Moving between Sixties Uganda and present-day London, and based on real-life experiences, it promises to be a stunning and urgent novel that explores loss, love and the meaning of home.
Ingrid Persaud is a former winner of the prestigious BBC short story award. Set in Trinidad and America, her LOVE AFTER LOVE (April) is a hugely enjoyable, heart-wrenching tale of an unconventional household.
DJINN PATROL ON THE PURPLE LINE (January) is the first novel from Deepa Anappara, who worked as a journalist in Mumbai and Delhi before graduating from the University of East Anglia’s renowned creative writing programme.
Imagine The Curious Incident Of The Dog In The Night-Time set in a slum, and you get some idea.
Last but not least is the Nigerian-set THE GIRL WITH THE LOUDING VOICE by Abi Dare (February), which has already won awards.
Following 14-year-old Adunni, it’s the story of one remarkable girl’s quest to overcome tragedy and oppression, and to speak for herself.

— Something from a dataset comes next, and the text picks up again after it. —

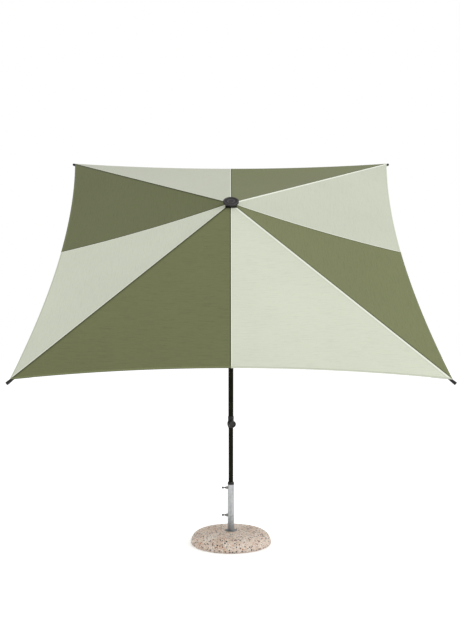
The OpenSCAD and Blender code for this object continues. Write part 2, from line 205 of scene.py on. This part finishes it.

Crime and thriller fans can look forward to gripping new novels from Jo Nesbo (LITTLE BROTHER, June), Hari Kunzru (RED PILL, September) and Sophie Hannah, whose HAVEN’T THEY GROWN (January) is a fiendishly clever-sounding affair about some apparently ageless children.

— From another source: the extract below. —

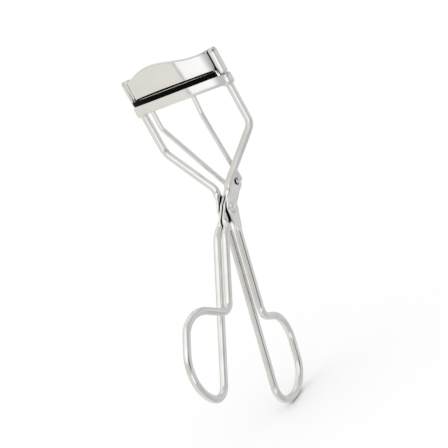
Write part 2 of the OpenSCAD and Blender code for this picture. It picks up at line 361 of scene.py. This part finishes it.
def frame_wire():
    """The frame: one bent wire from the right post round the finger loop to the left post."""
    lean = down(FRAME_LEAN)
    half = [
        Vector((POST_X, POST_BEND.y, POST_TOP)),
        POST_BEND + SIDEWAYS * POST_X,
        NECK + SIDEWAYS * NECK_X,
        PIVOT - lean * NECK_FLAT_RUN + SIDEWAYS * NECK_X,
        PIVOT - lean * (NECK_FLAT_RUN - JOG_RUN) + SIDEWAYS * OUTER_FLAT_X,
        PIVOT + lean * (FLAT_RUN - SWELL_RUN) + SIDEWAYS * OUTER_FLAT_X,
        PIVOT + lean * (FLAT_RUN + SPREAD_RUN) + SIDEWAYS * STRAND_X,
    ]
    half_radii = [0, POST_BEND_R, NECK_BEND_R, JOG_R, JOG_R, SPREAD_R, SPREAD_R]
    corners = half + loop_on(PIVOT, FRAME_LEAN, 1) + mirrored(half)
    radii = half_radii + list(LOOP_RADII) + half_radii[::-1]
    rings = []
    for point, along in bent_path(corners, radii):
        from_pivot = (point - PIVOT).dot(lean)
        if -NECK_FLAT_RUN < from_pivot < FLAT_RUN and abs(point.x) < 2 * NECK_X:
            if from_pivot > 0:
                section = flattening(from_pivot, FLAT_RUN, SWELL_RUN, SHOULDER_HALF)
            else:
                section = flattening(-from_pivot, NECK_FLAT_RUN, NECK_SWELL_RUN, NECK_SHOULDER_HALF)
        else:
            section = (WIRE_R, WIRE_R, ROUND)
        rings.append(wire_section(point, along, *section))
    under_dome = 3  # How many of the wire's rings each dome takes the place of
    shaft = rings[under_dome:-under_dome]
    piece = lofted("frame_wire", post_dome(corners[0], -1) + shaft + post_dome(corners[-1], 1)[::-1])
    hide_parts("right_arm", "left_arm", "frame_handle")
    return piece


def post_dome(tip, up_sign):
    """Rings that round off a post's tip, from its top down."""
    steps = 8
    rings = []
    for k in range(1, steps + 1):
        a = math.radians(90 * k / steps)
        point = tip - UPWARD * POST_DOME_H * (1 - math.cos(a))
        r = WIRE_R * math.sin(a)
        rings.append(wire_section(point, UPWARD * up_sign, r, r, ROUND))
    return rings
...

And my final tip? A trio of our brightest talents.
Blue Tickey by Sophie Mackintosh (pictured)
Sophie Mackintosh was just 29 when her debut, The Water Cure, was nominated for the Booker Prize. Her chilling second novel, BLUE TICKET (May), is equally sure to make a splash.
Meanwhile, the acclaimed Nikita Lalwani’s YOU PEOPLE (April) is set in and around a small London restaurant where the chefs are Sri Lankan, the staff illegal immigrants, and the proprietor a kind of Robin Hood.
It’s been hailed by writer Kamila Shamsie as ‘an exceptional novel about the Britain we live in, even if we choose not to see it’.
And finally, Evie Wyld looks set to cement her position as one of our most distinctive and vital voices with THE BASS ROCK (March), which spans four centuries as it digs deep into the linked lives of three women.
With all this to look forward to, the future looks bright indeed.